Six such deals in Florida this year have gone for 73.1%; in contrast, the other two states haven't had any unassisted transactions to measure.

The private-equity financier Wilbur L. Ross Jr. recently talked about staying away from Florida because competition is raising prices, but Plath said most private-equity groups are not interested in following Ross' "bottom-fishing" strategy.

"The banks that are interesting to private-equity people are going to be the fallen angels that are still salvageable," he said.

And that's another thing providing value in Florida — the bountiful amount of acquisition candidates.

The state leads the nation with 13 bank failures this year. Illinois is a close second with 12, and Georgia has had eight failures, as of June 17.

Florida's existing banks with assets below $100 million also had the second-highest percent of banks with a Texas ratio above 100%, according to a report released on May 10 by FIG Partners LLC.

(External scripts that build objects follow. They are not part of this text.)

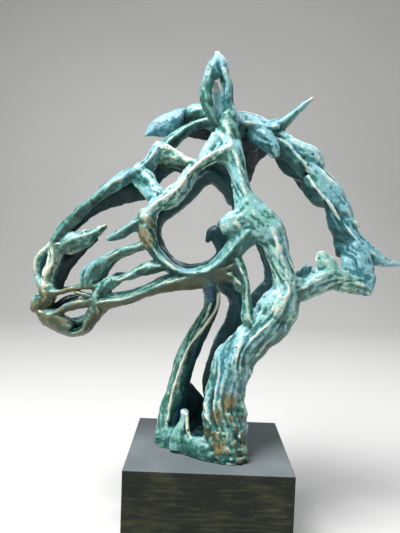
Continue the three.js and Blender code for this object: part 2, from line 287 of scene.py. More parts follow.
# Struts of the neck
# One bar on each side stands in front of the neck's long holes, slender on the near side, with a short
# branch, and broad on the far side, which is painted darker as it lies in shade.

lay_bar([
    (48, -88, 500, 30, 34),
    (62, -90, 469, 32, 36),
    (74, -90, 437, 22, 33),
    (78, -91, 406, 22, 33),
    (82, -96, 362, 32, 32),
    (100, -90, 330, 34, 22),
], edge=1.3, gilt=0.4, blue=0.1, run=0.6, dark=0.1)
lay_bar([(20, -86, 470, 20, 34), (45, -84, 455, 26, 34), (66, -86, 432, 26, 30)],
        edge=1.3, gilt=0.6, blue=0.0)
lay_bar([
    (29, 86, 429, 56, 33),
    (64, 90, 396, 56, 33),
    (77, 92, 357, 62, 33),
    (71, 94, 308, 74, 37),
    (43, 98, 245, 80, 41),
], gilt=0.0, blue=0.5, run=0.5, dark=0.3)

# Throat
# A ridged bar on the middle line, from behind the jaw down to the point of the foot. Its back is painted
# in deep blue shade, with a patch of painted blue shade near the top on the near side, and a fine ridge down
# its side is rubbed through to bright metal and painted lighter still, as a highlight.

lay_bar([
    (-20, -20, 442, 36, 70),
    (-6, -12, 411, 42, 57),
    (-9, -6, 368, 39, 53),
    (-28, -2, 321, 42, 53),
    (-51, 0, 274, 48, 53),
    (-70, 0, 225, 53, 57),
    (-93, 0, 127, 53, 57),
    (-108, 0, 80, 54, 61),
    (-120, 0, -2, 50, 74),
], edge=1.25, gilt=0.4, blue=0.0, run=0.4, crest=0.0)
lay_bar([
    (4, -6, 400, 28, 50),
    (2, -2, 368, 26, 48),
    (-18, 2, 321, 28, 48),
    (-41, 4, 274, 32, 48),
    (-60, 4, 225, 36, 50),
    (-76, 4, 158, 38, 50),
    (-86, 4, 100, 38, 50),
    (-96, 4, 30, 38, 50),
], edge=1.8, gilt=0.0, blue=1.0, dark=0.9, run=0.4, crest=0.0)
lay_bar([(-19, -50, 436, 28, 20), (-13, -46, 416, 32, 20), (-8, -38, 392, 20, 14)],
        edge=2, gilt=0.0, blue=1.4, dark=0.72, run=0.3, pitted=0.0, crest=0.0)
lay_ridge([
    (11, -52, 414),
    (6, -40, 371),
    (-28, -34, 314),
    (-58, -32, 271),
    (-79, -30, 217),
    (-95, -30, 158),
    (-104, -30, 115),
    (-108, -30, 72),
], blue=0.0, dark=-0.6)

# Foot
# A rim on each side from the point of the foot to the neck, a hook that stands up in the near notch, the
# wall behind the notch, the floor, and the nape that closes the back of the hollow neck. Crumbs of wax are
# pressed on the bulge of the near side. The rims are painted a little darker, as in shade, and the wall and
# the floor nearly black, as deep shade in the hollow.

CRUMBS = 44
BULGE_MIDDLE = 41
BULGE_HALF = 52
BULGE_FROM = -95
BULGE_DEPTH = 23
BULGE_EDGE = 1.45
BULGE_FULLNESS = 0.69

lay_pair([
    (-124, -8, 14, 46, 45),
    (-85, -37, 11, 84, 45),
    (-42, -68, 7, 82, 45),
    (3, -90, 8, 74, 50),
    (50, -101, 8, 64, 50),
    (80, -98, 8, 60, 46),
], edge=2, gilt=0.25, blue=0.35, run=0.3, dark=0.15, crest=0.0)
lay_bar([
    (-64, -55, 104, 23, 25),
    (-66, -53, 77, 22, 27),
    (-75, -57, 46, 38, 29),
    (-73, -61, 11, 64, 33),
], edge=1.8, gilt=0.2, blue=0.3, run=0.3, crest=0.0)
# The ridge is painted lighter, as a highlight, over its rubbed gilt.
lay_ridge([
    (-60, -66, 104),
    (-57, -68, 85),
    (-56, -70, 66),
    (-50, -74, 50),
    (-38, -82, 40),
    (-22, -92, 34),
    (-6, -100, 36),
], blue=0.2, dark=-0.6)
for _ in range(CRUMBS):
    aside = rng.uniform(-0.85, 0.85)
    bulge = BULGE_DEPTH * (1 - abs(aside) ** BULGE_EDGE) ** BULGE_FULLNESS
    lay_dab(BULGE_MIDDLE + BULGE_HALF * aside, BULGE_FROM - bulge, rng.uniform(14, 130),
            rng.uniform(10, 26), rng.uniform(5, 13),
            gilt=rng.uniform(0.1, 1.3), blue=0.3, dark=rng.uniform(-0.5, 0.5))
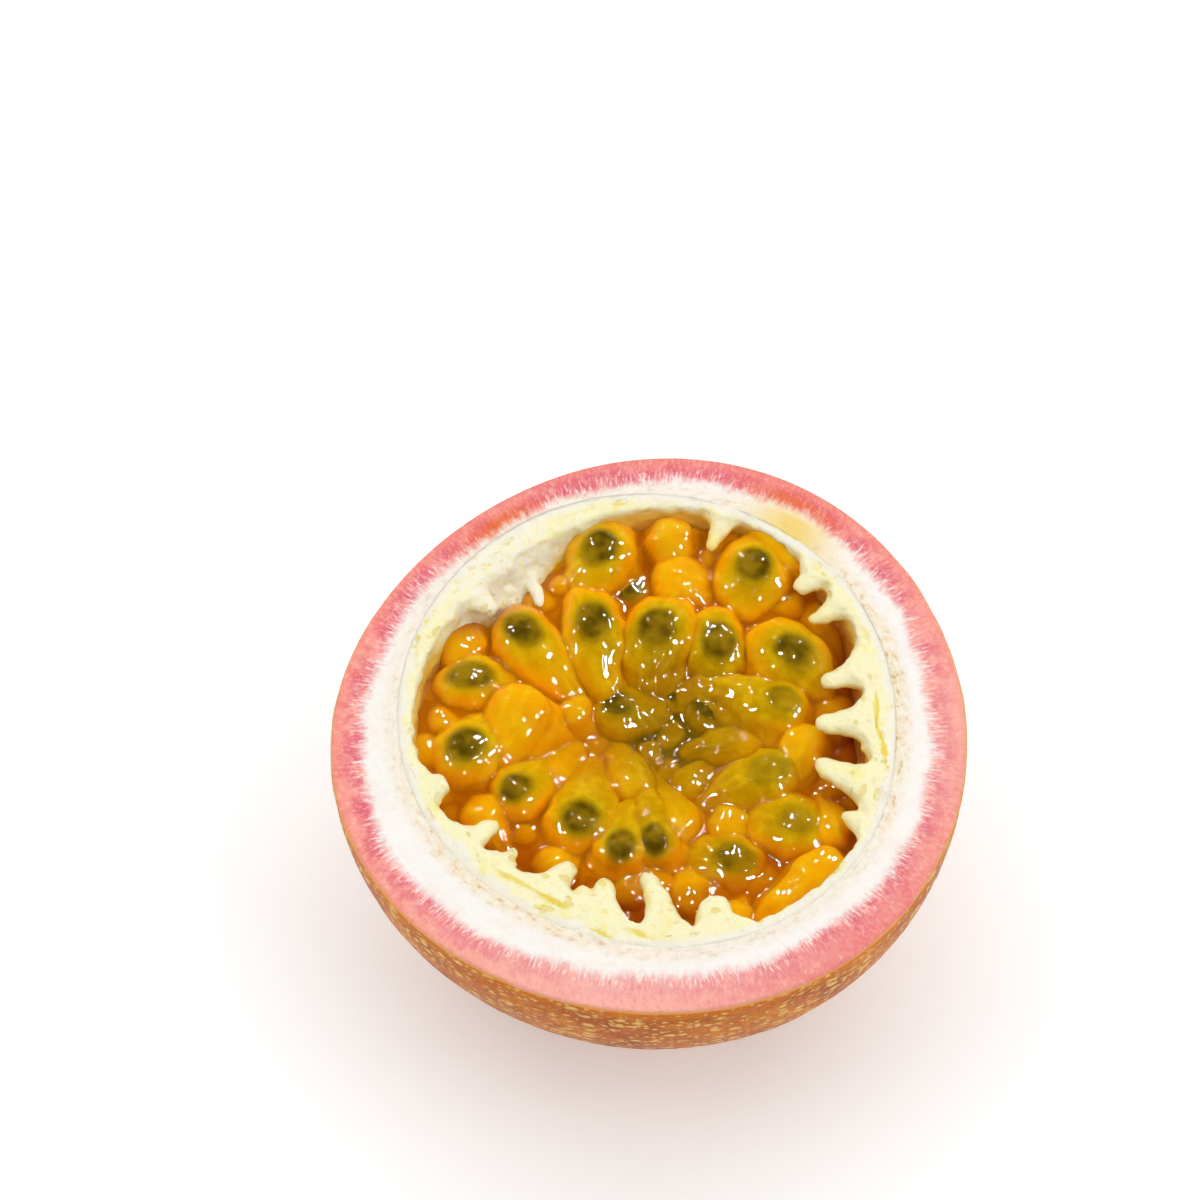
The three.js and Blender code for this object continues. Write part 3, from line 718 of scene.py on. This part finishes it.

Florida came in at 27% of its banks above that threshold, falling behind Georgia with 33% of its banks with a Texas ratio that exceeded 100%.

"What makes Florida attractive is there are a lot of problems there," said Chris Marinac, an analyst at FIG Partners.

Private-equity groups are looking for where they can put their money to work and where the perceived timing until local recovery could be much faster than other places, he said.

The population density and wealth accumulation in Florida before the recession made it a very attractive banking market, said Rick Childs, director of financial institutions/transaction services at Crowe Horwath LLP in Indianapolis. And the real estate problems are not as widespread in Florida as they are in Nevada and Arizona, he said.

Florida is also attractive, Plath said, because it is a point of entry to build a financial services franchise that could reach throughout the Southeast.

Private-equity groups want a region, not a state," he said. "You don't get that regionalism out west" because most of the private equity groups being formed are by veteran senior bankers who were displaced by major banks based on the East Coast and that's where the money is.

Only a few groups have so far been successful at acquiring these banks in the Southeast. The groups include Bond Street Holdings LLC, State Bank and Trust Co. and Community Southern Holdings Inc.

Others, like North American Financial Holdings Inc., have filed for bank charter applications with regulators specifically to acquire troubled and failed banks mainly in Florida.

Most of the anticipated deals have not yet closed because private-equity groups and banks are waiting to see if the deterioration in commercial real estate will fall further, analysts said.

"There is a lot of money that has been lined up for as much as a year or more," but no one is sure they've hit bottom, said Rick Levenson, president of West Financial Corp. in San Diego.

The regulatory hurdles for a private-equity group to acquire a failed bank and the difference between what a group thinks a bank is worth versus what the bank's board thinks it is worth have also delayed deals.

But buyers won't want to wait too long, because as the economy gets better and the number of potential targets dwindles, purchase prices will likely rise.

"It will come back," Levenson said. "Of the banks that will survive, I think there's probably a potential for 100, 200 to 300% upside [in pricing] to book."

And at that point, private-equity companies could start to cry, "Westward, ho!"